There’s this specific view of the world when you truly believe that all humans are inherently good but some have been harshened by the cruelty of life. There’s this feeling you get, you want to know more about each and every person you meet. Each carry their view of the world shaped by their experiences, their loves, their losses – but why can’t we all benefit from these experiences?

I once read about a library where instead of books you can check out other humans who will tell you their life stories and I remember I was amazed, that seemed like a wonderland. Then I realized, we can turn every day and every place into a wonderland. Everyone we meet is a limited-edition classic filled with pages and pages of amusement and lessons, we just have to be willing to explore them.

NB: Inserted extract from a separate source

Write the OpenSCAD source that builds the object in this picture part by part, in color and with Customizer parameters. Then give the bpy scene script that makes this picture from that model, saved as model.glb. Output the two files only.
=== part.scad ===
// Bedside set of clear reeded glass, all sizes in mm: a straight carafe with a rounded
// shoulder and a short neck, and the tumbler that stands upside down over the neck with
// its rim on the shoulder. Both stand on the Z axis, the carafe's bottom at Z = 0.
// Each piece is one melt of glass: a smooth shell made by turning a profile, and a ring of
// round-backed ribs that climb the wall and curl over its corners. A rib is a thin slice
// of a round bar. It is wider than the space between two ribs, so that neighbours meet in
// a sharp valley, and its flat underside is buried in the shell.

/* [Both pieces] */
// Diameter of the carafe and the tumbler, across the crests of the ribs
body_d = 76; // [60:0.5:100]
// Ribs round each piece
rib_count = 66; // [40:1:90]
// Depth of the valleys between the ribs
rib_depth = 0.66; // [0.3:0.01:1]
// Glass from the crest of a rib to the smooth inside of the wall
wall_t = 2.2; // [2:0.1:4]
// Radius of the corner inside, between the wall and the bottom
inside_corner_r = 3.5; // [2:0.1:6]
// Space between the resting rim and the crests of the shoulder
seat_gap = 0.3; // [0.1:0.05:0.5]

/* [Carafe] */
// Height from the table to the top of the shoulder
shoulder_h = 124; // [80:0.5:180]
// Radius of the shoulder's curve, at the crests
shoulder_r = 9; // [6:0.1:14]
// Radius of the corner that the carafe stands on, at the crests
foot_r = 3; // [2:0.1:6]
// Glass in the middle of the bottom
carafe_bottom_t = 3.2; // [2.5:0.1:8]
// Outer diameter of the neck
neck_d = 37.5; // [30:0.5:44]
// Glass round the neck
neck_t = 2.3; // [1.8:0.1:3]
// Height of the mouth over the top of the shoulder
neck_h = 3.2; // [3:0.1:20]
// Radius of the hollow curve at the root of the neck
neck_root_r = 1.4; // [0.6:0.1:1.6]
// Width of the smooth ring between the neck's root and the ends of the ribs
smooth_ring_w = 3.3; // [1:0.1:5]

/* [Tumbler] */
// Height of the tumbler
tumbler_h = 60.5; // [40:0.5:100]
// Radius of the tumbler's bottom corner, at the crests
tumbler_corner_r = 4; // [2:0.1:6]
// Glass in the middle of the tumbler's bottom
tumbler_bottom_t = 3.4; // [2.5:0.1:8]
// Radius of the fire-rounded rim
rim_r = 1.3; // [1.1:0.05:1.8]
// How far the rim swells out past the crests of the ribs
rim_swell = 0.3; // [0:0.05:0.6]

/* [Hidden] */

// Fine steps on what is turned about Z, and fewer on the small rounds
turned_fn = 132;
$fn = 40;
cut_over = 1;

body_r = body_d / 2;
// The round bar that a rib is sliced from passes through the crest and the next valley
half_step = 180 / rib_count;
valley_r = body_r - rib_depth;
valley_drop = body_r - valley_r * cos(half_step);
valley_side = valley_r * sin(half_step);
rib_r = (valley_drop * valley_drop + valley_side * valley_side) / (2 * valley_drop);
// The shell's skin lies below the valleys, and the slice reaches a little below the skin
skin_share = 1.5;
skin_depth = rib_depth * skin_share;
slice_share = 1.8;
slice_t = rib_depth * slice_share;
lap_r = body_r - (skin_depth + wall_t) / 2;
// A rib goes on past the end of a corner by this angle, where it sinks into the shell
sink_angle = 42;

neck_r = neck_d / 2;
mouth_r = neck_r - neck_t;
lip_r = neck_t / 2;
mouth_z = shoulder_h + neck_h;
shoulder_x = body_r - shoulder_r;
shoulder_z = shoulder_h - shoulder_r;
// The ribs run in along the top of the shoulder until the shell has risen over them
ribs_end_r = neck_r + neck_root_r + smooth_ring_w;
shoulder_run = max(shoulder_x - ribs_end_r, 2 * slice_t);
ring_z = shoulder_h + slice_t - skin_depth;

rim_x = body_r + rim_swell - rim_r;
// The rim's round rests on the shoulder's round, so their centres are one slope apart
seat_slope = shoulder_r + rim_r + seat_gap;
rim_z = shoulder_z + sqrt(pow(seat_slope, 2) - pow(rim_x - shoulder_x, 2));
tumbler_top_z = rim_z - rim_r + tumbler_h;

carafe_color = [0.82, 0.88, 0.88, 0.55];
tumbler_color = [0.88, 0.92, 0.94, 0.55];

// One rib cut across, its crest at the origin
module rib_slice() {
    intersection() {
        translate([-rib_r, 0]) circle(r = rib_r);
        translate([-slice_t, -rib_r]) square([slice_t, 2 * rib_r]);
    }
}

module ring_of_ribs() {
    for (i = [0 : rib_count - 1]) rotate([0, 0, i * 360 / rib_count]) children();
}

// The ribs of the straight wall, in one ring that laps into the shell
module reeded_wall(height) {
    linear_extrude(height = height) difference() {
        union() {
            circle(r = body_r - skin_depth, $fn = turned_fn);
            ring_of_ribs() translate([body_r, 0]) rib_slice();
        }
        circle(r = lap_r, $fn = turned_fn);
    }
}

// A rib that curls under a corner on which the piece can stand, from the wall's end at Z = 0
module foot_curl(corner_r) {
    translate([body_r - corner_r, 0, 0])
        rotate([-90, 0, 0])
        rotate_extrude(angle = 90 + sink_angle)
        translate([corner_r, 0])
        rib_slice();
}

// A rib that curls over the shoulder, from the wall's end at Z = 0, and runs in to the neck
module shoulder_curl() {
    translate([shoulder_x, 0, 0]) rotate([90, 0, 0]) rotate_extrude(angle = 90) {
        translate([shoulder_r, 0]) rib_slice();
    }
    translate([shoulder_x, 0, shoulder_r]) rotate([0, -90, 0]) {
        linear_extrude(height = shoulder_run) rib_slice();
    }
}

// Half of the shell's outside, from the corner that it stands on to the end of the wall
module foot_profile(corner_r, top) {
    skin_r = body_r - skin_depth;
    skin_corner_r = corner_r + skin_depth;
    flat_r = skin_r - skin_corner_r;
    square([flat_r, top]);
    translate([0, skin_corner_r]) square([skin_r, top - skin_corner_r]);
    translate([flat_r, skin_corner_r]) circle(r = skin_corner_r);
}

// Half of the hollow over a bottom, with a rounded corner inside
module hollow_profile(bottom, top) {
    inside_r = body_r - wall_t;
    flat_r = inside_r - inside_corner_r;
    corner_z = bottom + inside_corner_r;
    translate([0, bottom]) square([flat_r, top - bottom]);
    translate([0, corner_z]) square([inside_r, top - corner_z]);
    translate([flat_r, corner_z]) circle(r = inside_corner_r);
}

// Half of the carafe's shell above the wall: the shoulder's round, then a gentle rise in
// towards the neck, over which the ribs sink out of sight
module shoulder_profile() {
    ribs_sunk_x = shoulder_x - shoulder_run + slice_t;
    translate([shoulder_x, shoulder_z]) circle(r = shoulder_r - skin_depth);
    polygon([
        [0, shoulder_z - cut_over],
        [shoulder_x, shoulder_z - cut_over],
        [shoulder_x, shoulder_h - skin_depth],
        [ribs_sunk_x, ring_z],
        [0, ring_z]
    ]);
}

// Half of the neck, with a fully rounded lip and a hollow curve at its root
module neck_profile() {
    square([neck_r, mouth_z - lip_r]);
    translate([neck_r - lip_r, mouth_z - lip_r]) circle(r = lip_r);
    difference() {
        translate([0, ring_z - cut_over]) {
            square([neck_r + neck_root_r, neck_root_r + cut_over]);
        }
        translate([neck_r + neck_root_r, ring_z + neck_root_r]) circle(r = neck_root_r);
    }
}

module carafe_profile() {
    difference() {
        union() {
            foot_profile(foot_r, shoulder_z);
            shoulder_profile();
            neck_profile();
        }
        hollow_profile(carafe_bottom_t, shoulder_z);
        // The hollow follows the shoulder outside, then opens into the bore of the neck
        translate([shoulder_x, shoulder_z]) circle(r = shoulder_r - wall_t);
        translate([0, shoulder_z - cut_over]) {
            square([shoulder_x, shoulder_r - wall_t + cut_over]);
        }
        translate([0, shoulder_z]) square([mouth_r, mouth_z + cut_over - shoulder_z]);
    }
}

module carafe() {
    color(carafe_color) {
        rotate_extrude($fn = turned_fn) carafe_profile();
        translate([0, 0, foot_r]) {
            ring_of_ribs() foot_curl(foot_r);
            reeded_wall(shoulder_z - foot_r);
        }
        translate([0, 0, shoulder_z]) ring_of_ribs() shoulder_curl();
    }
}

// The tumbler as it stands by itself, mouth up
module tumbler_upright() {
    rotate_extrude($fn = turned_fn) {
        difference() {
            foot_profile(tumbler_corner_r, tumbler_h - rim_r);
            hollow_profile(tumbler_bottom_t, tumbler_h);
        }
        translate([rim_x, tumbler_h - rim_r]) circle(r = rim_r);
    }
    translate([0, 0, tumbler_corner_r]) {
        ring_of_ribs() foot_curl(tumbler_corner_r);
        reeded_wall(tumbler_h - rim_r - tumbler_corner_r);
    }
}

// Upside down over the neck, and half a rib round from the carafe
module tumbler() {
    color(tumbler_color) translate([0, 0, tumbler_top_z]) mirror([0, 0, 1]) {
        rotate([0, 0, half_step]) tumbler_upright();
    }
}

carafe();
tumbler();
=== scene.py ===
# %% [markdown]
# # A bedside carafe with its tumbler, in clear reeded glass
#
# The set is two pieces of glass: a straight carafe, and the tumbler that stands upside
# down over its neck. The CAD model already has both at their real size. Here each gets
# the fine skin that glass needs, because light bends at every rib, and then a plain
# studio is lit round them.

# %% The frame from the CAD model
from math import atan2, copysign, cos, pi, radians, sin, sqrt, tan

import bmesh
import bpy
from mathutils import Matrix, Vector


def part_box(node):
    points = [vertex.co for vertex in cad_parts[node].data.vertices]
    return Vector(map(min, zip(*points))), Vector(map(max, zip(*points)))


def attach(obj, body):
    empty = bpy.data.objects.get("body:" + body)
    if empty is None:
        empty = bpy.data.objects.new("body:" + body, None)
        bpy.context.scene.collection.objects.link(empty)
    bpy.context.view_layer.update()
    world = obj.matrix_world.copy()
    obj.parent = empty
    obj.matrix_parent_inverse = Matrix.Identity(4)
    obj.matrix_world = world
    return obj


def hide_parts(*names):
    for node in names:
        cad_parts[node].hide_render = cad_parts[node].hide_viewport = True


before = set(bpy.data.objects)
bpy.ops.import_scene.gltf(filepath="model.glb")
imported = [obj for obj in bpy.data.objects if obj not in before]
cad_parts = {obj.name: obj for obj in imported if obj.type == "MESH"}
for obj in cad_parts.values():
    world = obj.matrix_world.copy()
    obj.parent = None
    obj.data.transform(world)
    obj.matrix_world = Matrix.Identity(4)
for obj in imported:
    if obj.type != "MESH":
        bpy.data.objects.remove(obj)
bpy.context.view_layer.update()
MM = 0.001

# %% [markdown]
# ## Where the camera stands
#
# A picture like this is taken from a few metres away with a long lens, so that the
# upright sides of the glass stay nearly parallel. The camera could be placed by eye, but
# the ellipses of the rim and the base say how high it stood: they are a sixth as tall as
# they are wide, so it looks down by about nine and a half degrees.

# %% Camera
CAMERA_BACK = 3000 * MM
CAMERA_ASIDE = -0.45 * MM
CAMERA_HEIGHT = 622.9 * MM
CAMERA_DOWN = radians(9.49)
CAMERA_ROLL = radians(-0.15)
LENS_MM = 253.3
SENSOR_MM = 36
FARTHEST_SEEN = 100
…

Meeting these new people and opening up to them is very often quick, surprising, and a lot of times painful. But every once in a while, the person whom you gave a chance to turns out to be extraordinary: a thinker, a doer, a lover – the people who make this world a better place. And then if for some reason, if the connection cannot be maintained, it is even more painful, but all the while worth it. And as much potential that person holds before you get to know them, you hold the same amount, you can also be anyone: you start on a clean slate and you can be the you you’ve always wanted to be.

Yes, you can get hurt. Yes, you can get your heart broken. But I would not trade all the tranquility in the world with the conversations I’ve had with people I’d just met and sat with under the stars, or in the corner of a loud and crowded bar; I wouldn’t trade it with the stories I’ve learned, the laughs I’ve shared, the passions I want to keep hearing about; I wouldn’t trade it with the “You too? I thought I was the only one!”-s I’ve said and received; I wouldn’t trade it with the constant growth, evolving, and being open to new ideas.

Rather than a lone wolf – or a wolf stuck in the same pack – I always want to be part of a flock of birds, discovering new wonders together, setting each-other free, and inviting every new soul in.